Il Tabucchi curioso, innamorato di luoghi, persone, arte, natura. Il Tabucchi che torna periodicamente in Grecia; il Tabucchi conquistato dagli ulivi centenari di Creta; il Tabucchi che si ferma nel più antico caffè del Cairo, Cafè Fishawi, con un libro di Mahfuz, o che sosta a Barcellona, in Plaça del Diamant, con l’omonimo libro di Mercè Rodoreda.
Viaggi e altri viaggi è una raccolta di divagazioni, sensazioni, profumi e immagini catturate qua e là, in periodi diversi. Il viaggio che si mescola con la vita e ne diventa parte integrante.

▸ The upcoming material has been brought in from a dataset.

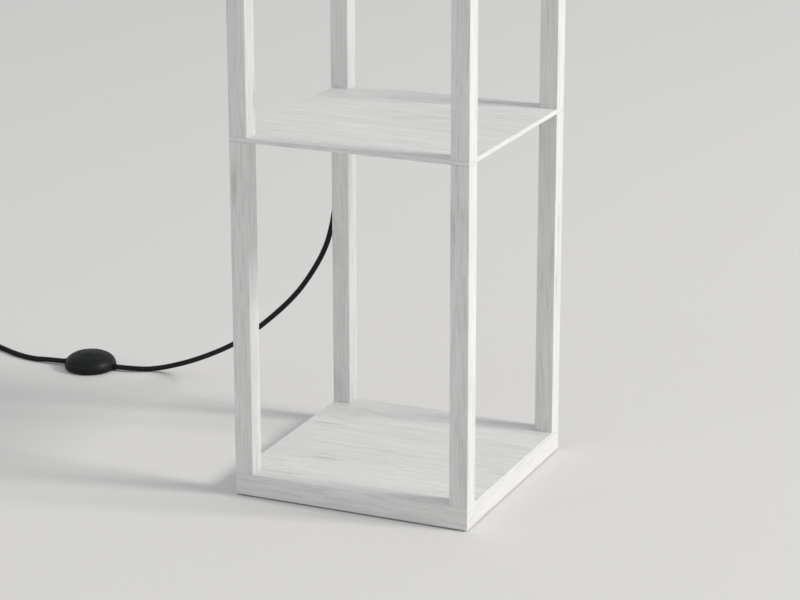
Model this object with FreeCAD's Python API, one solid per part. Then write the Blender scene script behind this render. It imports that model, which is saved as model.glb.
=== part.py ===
"""Shelf floor lamp: four slim posts, a thick base board, two shelves and a deck, a square fabric shade,
and a flex with a foot switch. Millimetres, +Z up, origin on the floor under the middle of the base,
front towards -Y, right towards +X."""

import FreeCAD, Part
import math
import os

V = FreeCAD.Vector
UP = V(0, 0, 1)
SMALL = 1e-6
STEP_ALONG = 1e-4  # part of a turn, for directions along a winding
ALONG_Y = V(0, 1, 0)

# ---------------------------------------------------------------- wooden frame
FOOTPRINT = 260.0  # side of the square base board, shelves and deck
POST = 20.0  # side of the square posts, flush with the corners of the boards
BASE_THICKNESS = 24.0
BOARD_THICKNESS = 5.0  # shelves and lamp deck
BAY_HEIGHT = 353.0  # clear height of each of the three bays, and length of each post section
EDGE_BREAK = 0.5  # small chamfer that takes the sharpness off every wooden edge
PAD_RADIUS = 10.0
PAD_THICKNESS = 1.5
PAD_INSET = 34.0  # from the edge of the base to the middle of a pad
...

E poi c’è il sapore dei viaggi non fatti, quelli sognati seguendo i versi dei poeti, le immagini dei film, le parole degli antropologi e degli scrittori. I viaggi dell’immaginazione, vissuti per interposta persona.
Altri viaggi, appunto.
Ma, a conti fatti, ho viaggiato molto, lo ammetto; ho visitato e vissuto in molti altrove. E lo sento come un grande privilegio, perché posare i piedi sul medesimo suolo per tutta la vita può provocare un pericoloso equivoco, farci credere che quella terra ci appartenga, come se essa non fosse in prestito, come tutto è in prestito nella vita. Costantino Kavafis ha detto in una straordinaria poesia intitolata Itaca: il viaggio trova senso solo in sé stesso, nell’essere viaggio. E questo è un grande insegnamento se ne sappiamo cogliere il vero significato: è come la nostra esistenza il cui senso principale è quello di essere vissuta.